Classrooms: Zoom Meeting Doldrums
The kids who show up, turn their cameras on, respond to discussion questions, appear for online office hours, and continue doing their best will absolutely make an impression on teachers who are approaching burnout themselves.
Teachers have had to learn technology techniques and create new curriculum; their appreciation for students who try to fully participate will be reflected in the recommendations they write. Your kids will also find lifelong mentors in these instructors. That last point may be tough for them to see right now but remind them about the recommendations. They need to at least disguise if not avoid the high school burnout if they want to preserve their relationships with teachers and earn glowing letters.
College Planning: Campus Lockdowns
For many teens, one way to avoid the high school burnout has been to dive into college planning. Visiting a campus and experiencing a bit of what college will be like, and envisioning themselves there with new autonomy has provided students the motivation to push hard and finish high school with a bang. Instead, college campuses are closed, and any sense of independence has been socially isolated into meaninglessness. Remind them that while we may not know exactly what it will look like, the future will exist, and it will include college. Websites like YouVisit give them a glimpse of places that might be their next homes.
Colleges are also organizing online information sessions and panels that can still get high school students excited about the possibilities that await as well as answer any questions that they might have. Encourage your teen to actively research their options and to keep a running google doc with links to the things they discover about colleges. These links will be helpful when they make their final lists and write school-specific supplemental essays. And thinking about what they want from the future can help motivate them to stay hopeful and enthusiastic today.
Independence: Stuck at Home
I actually homeschooled each of my three kids for the two fleeting years when they were in junior high. Many of the lessons I learned then apply even more so to older kids in social isolation with their families. Giving them space is incredibly important.
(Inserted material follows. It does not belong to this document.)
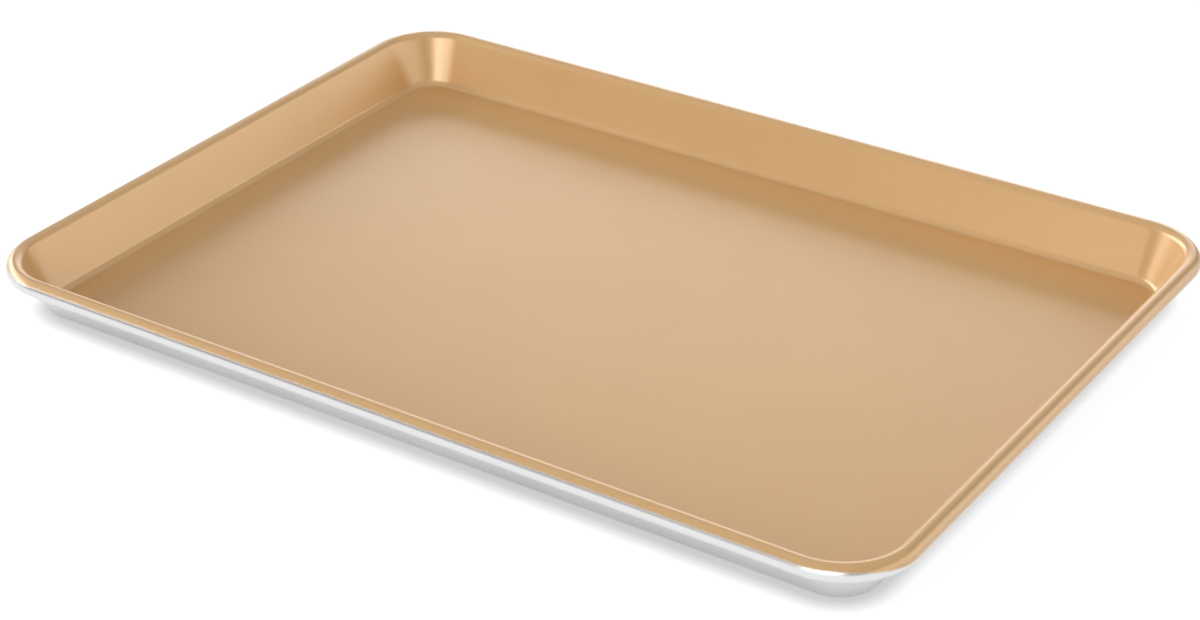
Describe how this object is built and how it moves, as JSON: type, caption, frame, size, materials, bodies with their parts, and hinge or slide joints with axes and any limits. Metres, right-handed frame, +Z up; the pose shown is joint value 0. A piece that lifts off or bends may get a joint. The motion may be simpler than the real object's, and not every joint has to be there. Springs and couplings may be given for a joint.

You need to remember that if their attitude, behavior, or grooming is driving you crazy, the reverse is almost certainly also true. You are in each other’s faces way more than is optimal. You are seeing so much more of your kids that it is tempting to micromanage and nitpick. No one will be happy if you give in to these temptations.
I fought off high school burnout with my two eldest kids in the old world where they went to high school every day, achievements were acknowledged, GPA mattered, etc. For my third kid that is currently in high school, the parameters are different, but the goals and methods are the same. Being supportive and encouraging is going to be rewarding all around. Nagging will just further underscore how much independence they are missing under the circumstances.
Limit yourself to very few suggestions, or they will be summarily dismissed. Try leaving a note or sending a text instead of engaging directly. Try to give your kids room to be a little lazy, to have a bit of a bad attitude. They’re teenagers.
Staying positive, giving space, and reminding kids of tangible reasons to keep working can help. But nothing makes this surreal situation normal or awesome. Acknowledge that and keep your kids looking forward and hopefully you can avoid the high school burnout!